K-Means Clustering

K-means clustering, a method from vector quantization, aims to partition n observations into k clusters in which each observation belongs to the cluster with the nearest mean, serving as a prototype of the cluster.

· · ·

Basics of Machine Learning Series

Index

· · ·

Introduction

K-means clustering is one of the most popular clustering algorithms.
It gets it name based on its property that it tries to find most optimal user specified k number of clusters in a any dataset. The quality of the dataset and their seperability is subject to implementation details, but it is fairly straight forward iterative algorithm.
It basically involves a random centroid initialization step followed by two steps, namely, cluster assignment step, and centroid calculation step that are executed iteratively until a stable mean set is arrived upon. It becomes more clear in the animation below.

Fig-1 K-Means Animation

Cluster Assignment: Assign each data point to one of the two clusters based on its distance from them. A point is assigned to the cluster, whose centroid it is closer to.
Move Centroid: After cluster assignment, centroids are moved to the mean of clusters formed. And then the process is repeated. After a certain number of steps the centroids will no longer move around and then the iterations can stop.

K-Means Algorithm

Input:

$K$, number of clusters
Training set, $x^{(1)}, x^{(2)}, \cdots, x^{(m)}$

where:

$x^{(i)} \in \mathbb{R}^n$, as there are no bias terms, $x_0=1$

Algorithm:

Randomly initialize $K$ cluster centroids, $\mu_1, \mu_2, \cdots, \mu_k \in \mathbb{R}^n$
Then,

$\begin{align} Repeat \{ \\ \text{for }i &= 1\text{ to }m \\ & c^{(i)} =\text{ index (from }1\text{ to }K\text{) of centroid closest to }x^{(i)}\text{, i.e., } min_k \lVert x^{(i)} - \mu_k \rVert^2 \\ \text{for }k &= 1\text{ to }K \\ & \mu_k =\text{ average (mean) of points assigned to cluster, }k\text{, i.e., } \frac {\text{sum of } x^{(i)}\text{, where }c^{(i)} = k} {\text{number of }c^{(i)} = k} \\ \} \end{align} \tag{1} \label{1}$

It is common to apply k-means to a non-seperated clusters. This has particular applications in segmentation problems, like market segmentation or population division based on pre-selected features.

Optimization Objective

Notation:

$c^{(i)}$ - index of cluster $\{1, 2, \cdots, K\}$ to which example $x^{(i)}$ is currently assigned
$\mu_k$ - cluster centroid $k$, $\mu_k \in \mathbb{R}^n$
$\mu_{c^{(i)}}$ - cluster centroid of the cluster to which the example $x^{(i)}$ is assigned

Following the above notation, the cost function of the k-means clustering is given by,

$J(c^{(1)}, c^{(2)}, \cdots, c^{(m)}, \mu_1, \mu_2, \cdots, \mu_K) = {1 \over m} \sum_{i=1}^m \lVert x^{(i)} - \mu_{c^{(i)}} \rVert^2 \tag{2} \label{2}$

Hence the optimization objective is,

$min_{c^{(1)}, c^{(2)}, \cdots, c^{(m)},\\ \mu_1, \mu_2, \cdots, \mu_K} J(c^{(1)}, c^{(2)}, \cdots, c^{(m)}, \mu_1, \mu_2, \cdots, \mu_K) \tag{3} \label{3}$

The cost function in \eqref{2} is called distortion cost function or the distortion of k-means clustering.
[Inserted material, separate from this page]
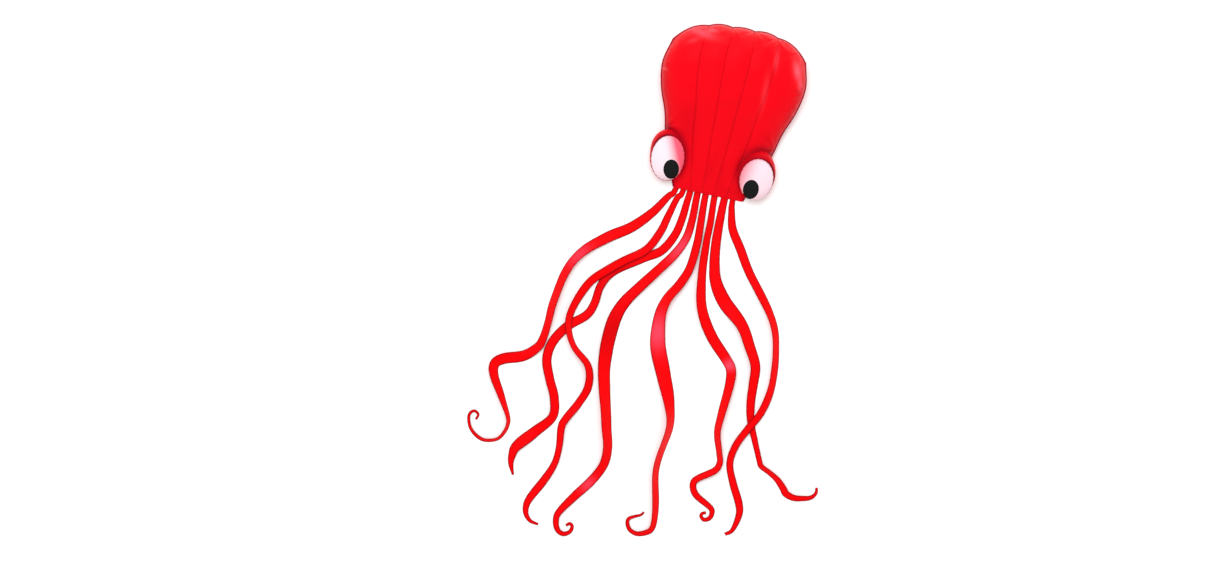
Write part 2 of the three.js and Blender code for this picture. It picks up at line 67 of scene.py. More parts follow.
# %% Camera, light and floor
VIEW_CENTRE = (-0.399, -1.009)
VIEW_WIDTH = 6.686
VIEW_TURN = 12.0
LENS = 85.0
SENSOR = 36.0

camera = bpy.data.objects.new("camera", bpy.data.cameras.new("camera"))
scene.collection.objects.link(camera)
camera.data.lens = LENS
camera.data.sensor_width = SENSOR
camera.data.clip_end = 100.0
camera.data.dof.use_dof = False
camera.location = (*VIEW_CENTRE, VIEW_WIDTH * LENS / SENSOR)
camera.rotation_euler = (0, 0, math.radians(VIEW_TURN))
scene.camera = camera

scene.view_settings.view_transform = "Standard"

sky = bpy.data.worlds.new("even sky")
scene.world = sky
sky.use_nodes = True
sky.node_tree.nodes["Background"].inputs["Color"].default_value = (1.0, 1.0, 1.0, 1.0)
sky.node_tree.nodes["Background"].inputs["Strength"].default_value = 0.95


def lamp(name, place, aim, size, power):
    """A square soft lamp of that side length and power, at place, shining towards aim."""
    light = bpy.data.lights.new(name, "AREA")
    light.size = size
    light.energy = power
    thing = bpy.data.objects.new(name, light)
    scene.collection.objects.link(thing)
    thing.location = place
    way = np.array(aim, float) - np.array(place, float)
    across = math.hypot(way[0], way[1])
    thing.rotation_euler = (math.atan2(across, -way[2]), 0, math.atan2(way[1], way[0]) - math.pi / 2)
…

It can argued that the k-means algorithm in \eqref{1}, is implementing the cost function optimization. This is so because the first step of k-mean clustering, i.e. the cluster assignment step is nothing but the minimization of the cost w.r.t. $c^{(1)}, c^{(2)}, \cdots, c^{(m)}$ as this step involves assigning a data point to the nearest possible cluster. Similarly the second step, i.e. moving the centroid step is the minimization of the clustering cost w.r.t. $\mu_1, \mu_2, \cdots, \mu_K$ as the most optimal position of centroid for minimizing the distortion for a given set of points is the mean position.

One handy way of checking if the clustering alorithm is working correctly is to plot distortion as a function of number of iterations. As both the steps in the k-means are calculated steps for minimization it is always going to decrease or remain approximately constant as the number of iterations increase.

Random Initialization

There are various ways for randomly picking out $K < m$ cluster centroids, but the most recommended one involves picking $K$ randomly picked training examples and initialize $\{\mu_1, \mu_2, \cdots, \mu_K\}$ equal to these $K$ examples.

Based on initialization, it is possible that k-means could converge to different centroids or stuck in some local optima. One possible solution to this is to try multiple random initializations and then choose the one with the least distortion. It’s fairly usual to run k-means around 50-1000 times with random initialization to make sure that it does not get stuck in local optima.

Generally the trick of multiple random initializations will help only if the number of clusters is small, i.e. between 2-10. For higher number of clusters the multiple number of random initializations are less likely to help improve the distortion cost function.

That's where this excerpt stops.